Los partidos o el movimiento
La maniobra de Puigdemont choca con el intento de los partidos independentistas de volver al realismo
Articular de nuevo un espacio político como el que Jordi Pujol aglutinó durante dos décadas largas le está resultando muy problemático a la dirección del PDeCat. El universo social del pujolismo se ha dispersado y no está muy claro que sea posible volver a reunirlo sin contar con un liderazgo potente como el del fundador. La aventura independentista de 2017 ha dejado un nutrido martirologio político, un grupo de dirigentes con el aura sacrificial sobre su cabeza, pero no aparece ninguna figura con fuerza equiparable a la que tuvo Pujol.
El independentismo sigue siendo un movimiento heterogéneo. Hay ahí dos partidos grandes, ERC y el PDeCat , y otro más pequeño, la CUP, con sus respectivas propuestas político-ideológicas y sus intereses electorales. Están luego las dos plataformas activistas, la ANC y Òmnium Cultural, con distinta orientación y objetivos propios. El movimiento ha desatado, además, una energía social y un activismo que responde a los periódicos llamamientos conjuntos sin que sea fácil determinar a qué parte cabe vincular esta fuerza, como no sea, simplemente, al espíritu unitario que les une en sus grandes momentos.
Carles Puigdemont intenta convertirse en el director del movimiento, pero se ha orientado en sentido contrario al que han tomado los dos partidos principales, ERC y PDeCat . Puigdemont apunta a la continuación del combate, por así decir, mientras en los dos partidos se ha impuesto, no sin pugnas ni titubeos, el realismo político. Es decir, la aventura se ha acabado y ahora toca una etapa de, por lo menos, reconsideración.
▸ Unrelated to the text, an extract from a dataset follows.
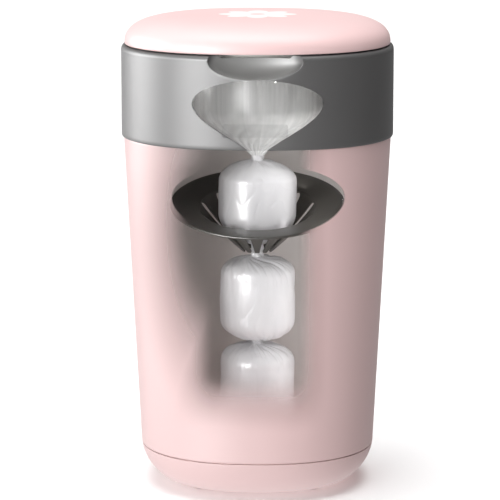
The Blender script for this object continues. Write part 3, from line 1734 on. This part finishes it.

Es un poco sorprendente que Puigdemont y su núcleo de incondicionales no se sienta obligado a dar paso a otro liderazgo, siendo como es responsable político de un fracaso y una derrota innegables. Como si la condición de perseguidos, encarcelados y expatriados les eximiera de rendir cuentas por haber llevado al país a este desastre. Un reajuste es lo más lógico, pero parece que, por el contario, el propio Puigdemont y sus seguidores consideran que su actuación en 2017 constituye un capital político positivo y un aval a su capacidad estratégica. Pero cuando se analiza con detalle su actuación en el otoño pasado lo que se aprecia es, precisamente, una sucesión de improvisaciones, una valoración equivocada de la relación de fuerzas, unos cálculos erróneos sobre los apoyos internacionales, culminados en unas dudas en el momento crítico cuya consecuencia fue la intervención de la Generalitat por el Gobierno del PP. Y un solo éxito: la fuga a Bélgica que, ciertamente, ha tenido la virtud de introducir unos actores europeos que tienden a atenuar la virulencia del conflicto.
Confiar la dirección del movimiento independentista a alguien con esa experiencia indicaría, simplemente, que la lista de posibles líderes es muy corta y el billete para otro fracaso. Se comprende que ERC y el PDeCat no estén por la labor. Sería como repetir la equivocación que la propia coalición independentista cometió cuando propuso a Quim Torra para presidir el Gobierno catalán. Tener un activista al frente del ejecutivo catalán puede satisfacer, quizá, a los núcleos que están a la espera de un nuevo intento como el de octubre de 2017. Pero lo cierto es que al presidente Torra no se le ha oído hablar de asuntos más sustantivos. Un ejemplo: la reciente venta de una de las mayores empresas catalanas, y la más antigua, por cierto, Codorniu, a un fondo de inversiones norteamericano. Acontecimientos como este, que llegan después de la pérdida de sedes bancarias y empresariales similares o más significativas aún, no parecen merecer la atención del gobierno catalán. Para nada. Ellos están para otra cosa, la cosa. El activismo, la agit-prop, sea en Barcelona o en Washington.
La participación del PDeCat y ERC en la mayoría parlamentaria que censuró a Rajoy y le sustituyó por Pedro Sánchez es, de momento, el principal fruto, nada desdeñable, desde luego, de la rectificación que el independentismo se debe y le debe a la sociedad catalana. Es el retorno al realismo, a la aceptación del marco político. Para andar esta senda se necesita que los dos partidos principales del independentismo tomen y tengan bien sujetas las riendas de un movimiento que les ha superado, con el resultado que a la vista está. Ahora tienen que demostrar que han aprendido la lección. La incapacidad de los partidos catalanistas en su conjunto para afrontar adecuadamente en 2010 el tajo constitucional del Estatuto de Autonomía fue lo que permitió a los independentistas capitalizar la oleada de indignación. Pero la aventura se ha terminado.